Gallardón will take five years to bring Madrid's pollution in line with law
The mayor plans a local network of refueling points for green vehicles
During a two-week period in which air pollution in Madrid reached dangerously high levels, citizens had no choice but to pray for rain. On Sunday, wind and showers finally rid the city skyline of its brown shroud of toxic particles, but it left questions hanging over City Hall officials.
Such as, why has Madrid broken EU air pollution levels for the last decade? And, when was the city planning to take action to reduce traffic, which causes 80 percent of Madrid's smog?
Mayor Alberto Ruiz-Gallardón gave some answers to these questions on Monday, the day that acceptable air quality returned to Madrid thanks to the reappearance of wintry weather. He said that the Spanish capital's levels of toxic gas Nitrogen Dioxide (NO2) will be brought back in line with European legal safety levels within five years. "I am convinced that before these five years are up, we will have complied," he said.
Gallardón says limits or levies on traffic would harm the city's economy and jobs
Asthma sufferers and those with allergies who were worst hit by this month's air pollution spike may be interested to hear that Gallardón will not put the brakes on the 2.5 million weekly car journeys that are made into the city, nor will he introduce a congestion charge. Instead, the Popular Party mayor has unveiled a plan for a local network of refueling centers for vehicles that run on alternative power, such as natural gas, liquid gas or bioethanol.
By 2011, Madrid is meant to have 31 such stations, in addition to 280 recharging stations for electric cars. But the planned installations beg another question: who will use them? There are only 2,000-3,000 electric cars in the whole of Spain.
With local elections just three months away, the Popular Party's (PP) Gallardón is not prepared to cut traffic, a measure he says will hurt the economy and destroy jobs. He has highlighted other efforts by City Hall, such as renewing its own fleet of vehicles with less-polluting models, building 200 kilometers of subway lines and pedestrianizing some inner-city streets. He claims that these measures have meant that Madrid has better air quality today than 10 years ago.
However, campaigners Ecologists in Action point to other factors for the technical registration of improved air quality: the removal of pollution monitors to cleaner parts of the city, several years with higher-than-usual rainfall, and an eight-percent drop in fuel use in 2010 due to the crisis. And despite all that, Madrid still broke legal levels set by the EU in 2001 every year for the last decade. The organization has filed a suit against Gallardón and City Hall environment chief Ana Botella for "crimes against the environment and human health."
On January 19, City Hall officials acknowledged pollution levels were illegal, after the annual average of NO2, a respiratory irritant produced mainly by motor vehicles, was found to be 44 micrograms per cubic meter, in contravention of the 40mg EU limit. Yet officials still deny that Madrid has a problem. Environment chief Botella said last week that "unemployment suffocates more than the air."

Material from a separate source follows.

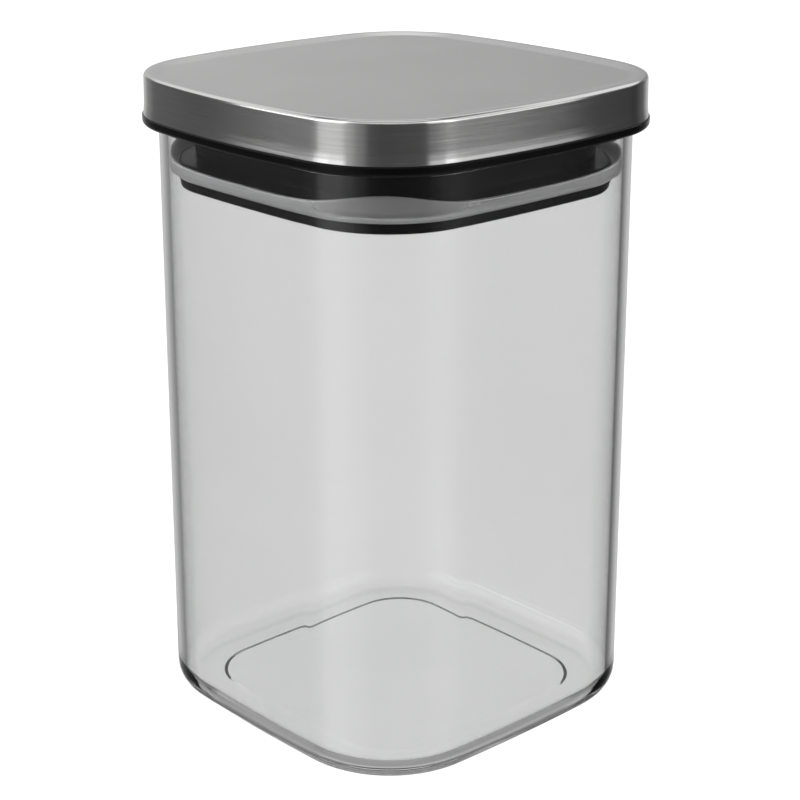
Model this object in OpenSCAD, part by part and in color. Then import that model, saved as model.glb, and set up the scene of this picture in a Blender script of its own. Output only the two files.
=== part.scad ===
// Square glass storage canister with a push-in lid.
// The lid is a drawn steel cap over a black plastic body; a soft gasket seals it in the jar's mouth.
// Origin at the bottom centre of the jar, +Z up, flat sides facing X and Y. Millimetres.

/* [Jar] */
// Width of the glass across the middle of two opposite sides
jar_w = 100; // [90:1:120]
// Height of the glass from the table to its lip
jar_h = 151; // [110:0.5:200]
// Radius of the jar's upright corners
jar_corner_r = 28.5; // [25:0.5:32]
// Flatness of the jar's sides, seen from above: a higher number bulges less
jar_flatness = 49; // [29:10:69]
// Thickness of the glass wall
wall_t = 2.2; // [1.8:0.1:3]
// Height of the jar's inside floor above the table
base_t = 3; // [3:0.5:8]
// Outside rounding where the wall meets the base
heel_r = 8.5; // [5:0.5:9]
// Inside rounding where the wall meets the base
inner_heel_r = 6; // [3:0.5:7]
// Rounding of the two edges of the lip
lip_r = 0.9; // [0.5:0.1:0.9]
// Depth of the shallow hollow under the base
base_hollow = 0.8; // [0.4:0.1:1.2]
// Width of the ring under the jar that rests on the table, with the heel's rounding
foot_ring = 14; // [12:0.5:17]

/* [Steel cap] */
// Width of the steel cap across the middle of two opposite sides
cap_w = 107; // [104:0.2:126]
// Radius of the cap's upright corners
cap_corner_r = 27.4; // [25:0.2:30]
// Flatness of the cap's sides, seen from above: a higher number bulges less
cap_flatness = 15; // [12:1:20]
// Height of the steel skirt, with its rounded top edge
skirt_h = 10.2; // [8:0.2:14]
// Thickness of the steel
cap_t = 0.5; // [0.4:0.1:0.8]
// Rounding between the cap's top and its skirt
cap_edge_r = 1.9; // [1.2:0.1:2.5]
// Width of the sloping border between the raised edge and the flat top
border_w = 4.6; // [3:0.1:6]
// How far the flat top lies below the raised edge
dish_depth = 0.5; // [0.2:0.1:1]

/* [Lid body] */
// Height of the black rim that shows between the steel and the glass
rim_h = 2.4; // [1.8:0.1:3.5]
// How far the rim stands out past the steel
rim_out = 0.3; // [0.2:0.1:1]
// Rounding of the rim's lower outer edge
rim_r = 1.8; // [1:0.1:1.8]
// Thickness of the plastic walls
plastic_t = 2; // [1.6:0.1:2.5]
// Gap between the neck and the inside of the glass
neck_gap = 7.5; // [6:0.1:8.5]
// Depth of the plug below the glass lip
plug_h = 14.9; // [13:0.1:20]
// Gap between the groove's two walls and the inside of the glass
groove_gap = 2.7; // [2:0.1:3.5]
// Height of the plug base's edge
plug_edge_h = 2.7; // [2.5:0.1:4]
// Height of the gasket between the two walls of its groove
gasket_h = 1.8; // [1.6:0.1:3]

/* [Gasket lip] */
// Height of the lip above the bottom of the gasket
lip_h = 5; // [4:0.1:6]
// Thickness of the lip
lip_t = 0.9; // [0.7:0.1:1.2]
// Clearance between the lip and the glass
lip_gap = 0.25; // [0.2:0.05:0.4]

/* [Hidden] */

fit_gap = 0.1;
overlap = 0.5;
small_arc = 48;
corner_arc = 128;
side_arc = 720;

// A rounded square is [half width, step, flatness]. Its arcs' centres lie on a right triangle with
// sides of 2n, n*n - 1 and n*n + 1 steps, n being the flatness, so that every centre and radius is
// a short decimal and the arcs meet exactly in tangents.
function rounded_square(half, corner_r, flatness) =
    [half, round(1000 * (half - corner_r) / (2 * flatness + 2)) / 1000, flatness];

jar_shape = rounded_square(jar_w / 2, jar_corner_r, jar_flatness);
cap_shape = rounded_square(cap_w / 2, cap_corner_r, cap_flatness);

// Heights of the lid's levels, from the table up
plug_z = jar_h - plug_h;
gasket_z = plug_z + plug_edge_h;
groove_z = gasket_z + gasket_h;
upper_wall_z = groove_z + plastic_t;
skirt_z = jar_h + rim_h;
cap_z = skirt_z + skirt_h;
edge_z = cap_z - cap_edge_r;
flat_z = cap_z - dish_depth;

// Distances inwards from the jar's outline
groove_in = wall_t + groove_gap;
neck_in = wall_t + neck_gap;
spigot_in = neck_in + plastic_t + fit_gap;
lip_in = wall_t + lip_gap;

// Inner reach of each swept section, and of the flat middle that it laps over
jar_reach = 12;
lid_reach = 10;
lap = 1;

// Roundings of the plug's edges, and the depth of the hollow under it
ledge_r = 0.8;
flange_r = 0.5;
plug_r = 1.2;
plug_hollow = 0.6;

// How far the gasket's root stands back from the edge of its groove
root_step = 0.4;

// The foam pads, the bosses they sit on, and their distance from the middle along X and Y
pad_r = 7;
pad_t = 0.5;
boss_r = 8;
pad_place = 25;

// Where a corner's arc has its centre, the same distance along X and Y
function corner_at(shape) = 2 * shape[2] * shape[1];

// How far behind the middle a side's arc has its centre
function side_back(shape) = (shape[2] * shape[2] - 1 - 2 * shape[2]) * shape[1];

function corner_r(shape) = shape[0] - 2 * (shape[2] + 1) * shape[1];
function side_r(shape) = shape[0] + side_back(shape);

// The point at distance r from a side's centre, in the direction where the side meets the corner
function meeting(shape, r) =
    let (flat = shape[2] * shape[2])
    [r * (flat - 1) / (flat + 1) - side_back(shape), r * 2 * shape[2] / (flat + 1)];

// The rounded square in plan, with its edge moved outwards by grow (negative moves it inwards)
module outline(shape, grow = 0) {
    at = corner_at(shape);
    back = side_back(shape);
    touch = meeting(shape, side_r(shape) + grow);
    for (turn = [0:90:270])
        rotate(turn)
            translate([at, at])
                circle(corner_r(shape) + grow, $fn = corner_arc);
    intersection() {
        rotate(45)
            square((touch[0] + touch[1]) * sqrt(2), center = true);
        intersection_for (turn = [0:90:270])
            rotate(turn)
                translate([-back, 0])
                    circle(side_r(shape) + grow, $fn = side_arc);
    }
}

// A flat plate of that outline
module plate(shape, grow, z, h) {
    translate([0, 0, z])
        linear_extrude(h)
            outline(shape, grow);
}

// Sweeps a section round the outline. The section's x = 0 lies on the outline, and inwards is negative.
// Each side and corner is a full ring, cut to its own stretch.
module sweep(shape) {
    at = corner_at(shape);
    tall = 2 * jar_h;
    far = [for (v = meeting(shape, side_r(shape) + jar_w / 4)) round(1000 * v) / 1000];
    for (turn = [0:90:270])
        rotate(turn) {
            intersection() {
                translate([-side_back(shape), 0, 0])
                    rotate_extrude($fn = side_arc)
                        translate([side_r(shape), 0])
                            children();
                linear_extrude(tall)
                    polygon([[at, -at], [far[0], -far[1]], [far[0], far[1]], [at, at]]);
            }
            intersection() {
                translate([at, at, 0])
                    rotate_extrude($fn = corner_arc)
                        translate([corner_r(shape), 0])
                            children();
                linear_extrude(tall)
                    polygon([[at, at], [far[0], far[1]], [far[0], far[0]], [far[1], far[0]]]);
            }
        }
}

// A block of section between two distances inwards, from height z up
module bar(inner, outer, z, h) {
    translate([-inner, z])
        square([inner - outer, h]);
}

// What rounding by r takes off the corner at (x, z); sx and sz point from the corner into the material
module round_off(x, z, r, sx, sz) {
    over = 0.01;
    translate([x + sx * (r - over) / 2, z + sz * (r - over) / 2])
        difference() {
            square(r + over, center = true);
            translate([sx * (r + over) / 2, sz * (r + over) / 2])
                circle(r, $fn = small_arc);
        }
}

module jar_section() {
    difference() {
        union() {
            bar(wall_t, 0, 0, jar_h);
            bar(jar_reach, 0, 0, base_t);
            bar(wall_t + inner_heel_r, wall_t - overlap, base_t - overlap, inner_heel_r + overlap);
        }
        translate([-wall_t - inner_heel_r, base_t + inner_heel_r])
            circle(inner_heel_r, $fn = small_arc);
        round_off(0, 0, heel_r, -1, 1);
        round_off(0, jar_h, lip_r, -1, -1);
        round_off(-wall_t, jar_h, lip_r, 1, -1);
    }
}

module glass_jar() {
    color([0.82, 0.9, 0.9, 0.4])
        union() {
            sweep(jar_shape)
                jar_section();
            difference() {
                plate(jar_shape, lap - jar_reach, 0, base_t);
                plate(jar_shape, -foot_ring, -lap, lap + base_hollow);
            }
        }
}

// Everything under the cap's surface, moved in from it by inset, down to z low
module under_cap(inset, low) {
    reach = lid_reach + inset;
    difference() {
        polygon([
            [-reach, low],
            [-inset, low],
            [-inset, cap_z - inset],
            [-cap_edge_r, cap_z - inset],
            [-cap_edge_r - border_w, flat_z - inset],
            [-reach, flat_z - inset]
        ]);
        round_off(-inset, cap_z - inset, cap_edge_r - inset, -1, -1);
    }
}

module lid_cap() {
    color([0.72, 0.72, 0.71])
        union() {
            sweep(cap_shape)
                difference() {
                    under_cap(0, skirt_z);
                    under_cap(cap_t, skirt_z - lap);
                }
            plate(cap_shape, lap - lid_reach, flat_z - cap_t, cap_t);
        }
}

module pad_places() {
    for (x = [-pad_place, pad_place], y = [-pad_place, pad_place])
        translate([x, y, 0])
            children();
}

module cap_pads() {
    color([0.9, 0.9, 0.88])
        pad_places()
            translate([0, 0, flat_z - cap_t - pad_t])
                cylinder(h = pad_t, r = pad_r, $fn = corner_arc);
}

module rim_section() {
    upstand_top = edge_z;
    difference() {
        union() {
            bar(lid_reach, -rim_out, jar_h, rim_h);
            bar(cap_t + fit_gap + plastic_t, cap_t + fit_gap, jar_h, upstand_top - jar_h);
        }
        round_off(rim_out, jar_h, rim_r, -1, 1);
    }
}

module neck_section() {
    difference() {
        union() {
            bar(neck_in + plastic_t, neck_in, groove_z, jar_h + lap - groove_z);
            bar(neck_in + plastic_t, groove_in, groove_z, plastic_t);
        }
        round_off(-groove_in, upper_wall_z, ledge_r, -1, -1);
    }
}

module lid_body() {
    color([0.05, 0.05, 0.055])
        union() {
            sweep(cap_shape)
                rim_section();
            plate(cap_shape, lap - lid_reach, jar_h, rim_h);
            sweep(jar_shape)
                neck_section();
            pad_places()
                translate([0, 0, jar_h + lap])
                    cylinder(h = flat_z - cap_t - pad_t - jar_h - lap, r = boss_r, $fn = corner_arc);
        }
}

module gasket_section() {
    tip_z = gasket_z + lip_h;
    root_in = groove_in - root_step;
    lip_inner = lip_in + lip_t;
    polygon([
        [-spigot_in + fit_gap, gasket_z],
        [-root_in, gasket_z],
        [-lip_in, groove_z],
        [-lip_in, tip_z - lip_t / 2],
        [-lip_in - lip_t / 2, tip_z],
        [-lip_inner, tip_z - lip_t / 2],
        [-lip_inner, groove_z + root_step],
        [-root_in, groove_z],
        [-spigot_in + fit_gap, groove_z]
    ]);
}

module gasket() {
    color([0.55, 0.55, 0.55])
        sweep(jar_shape)
            gasket_section();
}

module plug_section() {
    difference() {
        union() {
            bar(spigot_in + plastic_t, groove_in, plug_z, plug_edge_h);
            bar(spigot_in + plastic_t, spigot_in, plug_z, plug_h - rim_h);
        }
        round_off(-groove_in, plug_z, plug_r, -1, 1);
        round_off(-groove_in, gasket_z, flange_r, -1, -1);
    }
}

module plug_base() {
    color([0.05, 0.05, 0.055])
        union() {
            sweep(jar_shape)
                plug_section();
            difference() {
                plate(jar_shape, lap - spigot_in - plastic_t, plug_z, plastic_t);
                plate(jar_shape, -spigot_in - 2 * plastic_t, plug_z - lap, lap + plug_hollow);
            }
        }
}

glass_jar();
lid_cap();
cap_pads();
lid_body();
gasket();
plug_base();
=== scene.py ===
import math

import bmesh
import bpy
import numpy as np
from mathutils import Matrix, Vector


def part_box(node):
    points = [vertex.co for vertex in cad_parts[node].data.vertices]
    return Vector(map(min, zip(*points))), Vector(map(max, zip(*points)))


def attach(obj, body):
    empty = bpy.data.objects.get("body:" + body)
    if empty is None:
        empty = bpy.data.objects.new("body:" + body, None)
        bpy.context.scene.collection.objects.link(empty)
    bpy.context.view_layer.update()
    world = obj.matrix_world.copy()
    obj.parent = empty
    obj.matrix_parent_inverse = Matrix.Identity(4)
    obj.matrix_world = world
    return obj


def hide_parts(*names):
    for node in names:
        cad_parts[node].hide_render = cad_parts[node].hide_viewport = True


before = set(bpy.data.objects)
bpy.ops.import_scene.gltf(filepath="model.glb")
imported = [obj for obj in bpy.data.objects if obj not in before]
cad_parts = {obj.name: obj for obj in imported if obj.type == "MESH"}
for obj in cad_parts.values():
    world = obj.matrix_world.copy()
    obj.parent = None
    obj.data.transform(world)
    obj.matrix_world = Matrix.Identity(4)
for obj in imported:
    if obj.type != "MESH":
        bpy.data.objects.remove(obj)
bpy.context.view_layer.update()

MM = 0.001

# ---------------------------------------------------------------- sizes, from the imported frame

jar_low, jar_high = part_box("glass_jar")
cap_low, cap_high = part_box("lid_cap")
plug_low, plug_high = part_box("plug_base")
body_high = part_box("lid_body")[1]
gasket_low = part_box("gasket")[0]

JAR_H = jar_high.z / MM
CAP_Z = cap_high.z / MM
SKIRT_Z = cap_low.z / MM
PLUG_Z = plug_low.z / MM
SPIGOT_Z = plug_high.z / MM
GASKET_Z = gasket_low.z / MM
RIM_OUT = (body_high.x - cap_high.x) / MM

# The rounded squares: half width, corner radius and flatness, which is how little a side bulges.
# The flat part of the cap's top has tighter corners than the cap itself.
FLATNESS_JAR, FLATNESS_CAP = 49, 15
JAR = (jar_high.x / MM, 28.5, FLATNESS_JAR)
CAP = (cap_high.x / MM, 27.4, FLATNESS_CAP)
CAP_TOP = (cap_high.x / MM, 23.0, FLATNESS_CAP)

# The jar's wall, its inside floor, the rounding of its heel outside and in, and the ring it stands on
WALL = 2.2
BASE = 3.0
HEEL_R = 8.5
INNER_HEEL_R = 6.0
FOOT_RING = 14.0
BASE_HOLLOW = 0.8

# The cap's steel, the rounding of its edge, the width of the border and how far the flat top lies down
STEEL = 0.5
EDGE_R = 1.9
BORDER_W = 4.6
DISH = 0.5
# How far the skirt leans in towards the top, and how far and how high its bottom edge curls out
FLARE = 0.38
CURL = 0.27
CURL_H = 2.7

# The plastic, how far in from the glass the groove's walls, the neck and the spigot are, and the groove
PLASTIC = 2.0
GROOVE_IN = 4.9
NECK_IN = 9.7
SPIGOT_IN = 11.8
GROOVE_H = 1.8

# Points along each side and round each corner of a plan, and round each corner of a section
SIDE_STEPS = 26
CORNER_STEPS = 34
ARC_STEPS = 7
# The most of a section's straight stretch that one rounding may take
ARC_SHARE = 0.48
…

"Until we reach 400 micrograms of NO2, there will be no alert. It would be very difficult for there to be an alert in this city," she told the conservative daily Abc . On this point Ecologists in Action are in full agreement with Botella, the wife of former PP Prime Minister José María Aznar. Spokesman Paco Segura says Madrid has set the levels for an alert in such as way that all pollution stations must register dangerous levels at the same time - including those in parks and green spaces - something he says is technically impossible.